What materials work best for indoor-outdoor floors?
Large format porcelain tiles and concrete are the most straightforward to use across the indoor-outdoor threshold, as they are appropriate for both interior and exterior use when correctly specified. Timber can work but requires careful selection. Exterior grade decking timbers will weather and move differently to interior floors. Stone is excellent where the budget supports it. Whatever material is chosen for the exterior, it must meet the slip resistance requirements under Australian Standards.
How much does it cost to improve indoor-outdoor connection in Australia?
Costs vary significantly depending on scope. A straightforward sliding door replacement in an existing opening might cost between $5,000 and $15,000 including installation. A project involving structural modifications, a new covered outdoor area, and associated landscaping could range from $60,000 to well over $150,000 depending on scale, materials, and location. Getting a detailed scope and budget early in the process, before committing to a design, is the most reliable way to avoid cost surprises.
Do I need a building permit to add a pergola or alfresco in Australia?
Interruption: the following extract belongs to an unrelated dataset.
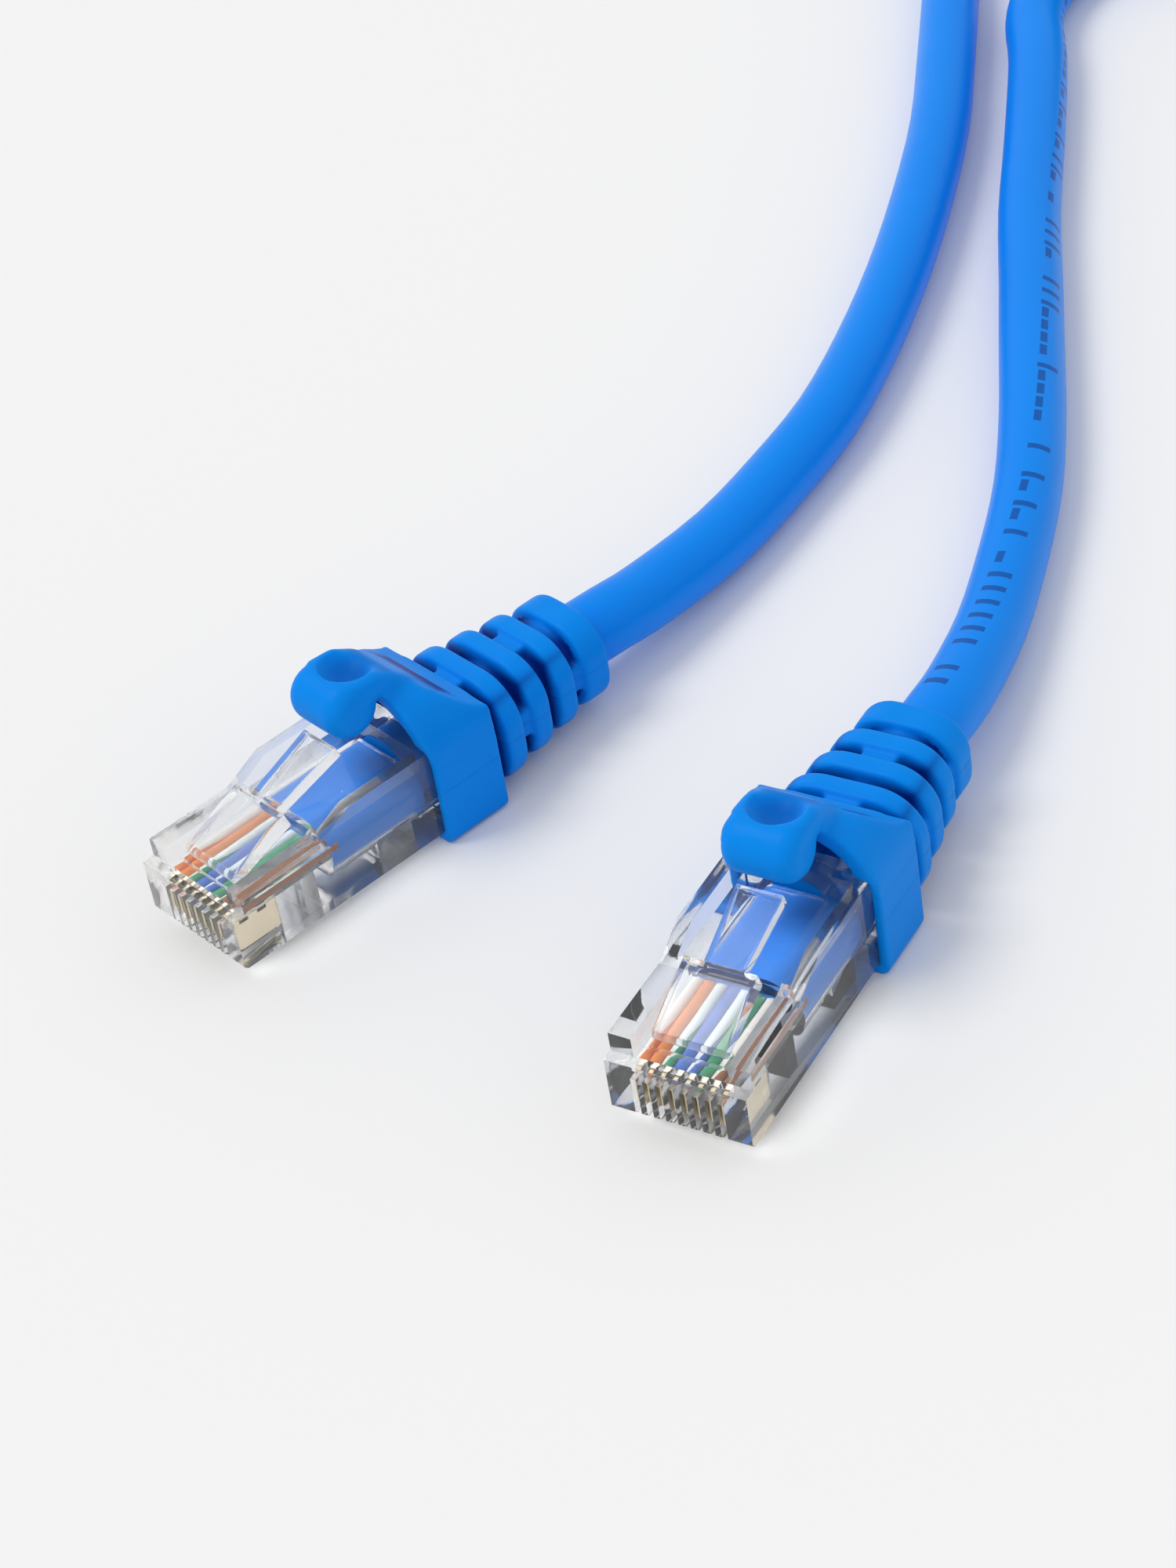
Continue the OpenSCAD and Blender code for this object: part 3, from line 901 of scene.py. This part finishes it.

Most Australian states have permitted development provisions that allow certain pergolas or patios to be built without a full building permit, subject to size, height, and setback limits. These thresholds vary by state and local government area. In Western Australia, for example, the R-Codes and local planning schemes set out what is permissible as of right; in Victoria, the planning scheme and the building regulations apply different tests. Checking with your local council or a registered building designer before proceeding is the most reliable approach.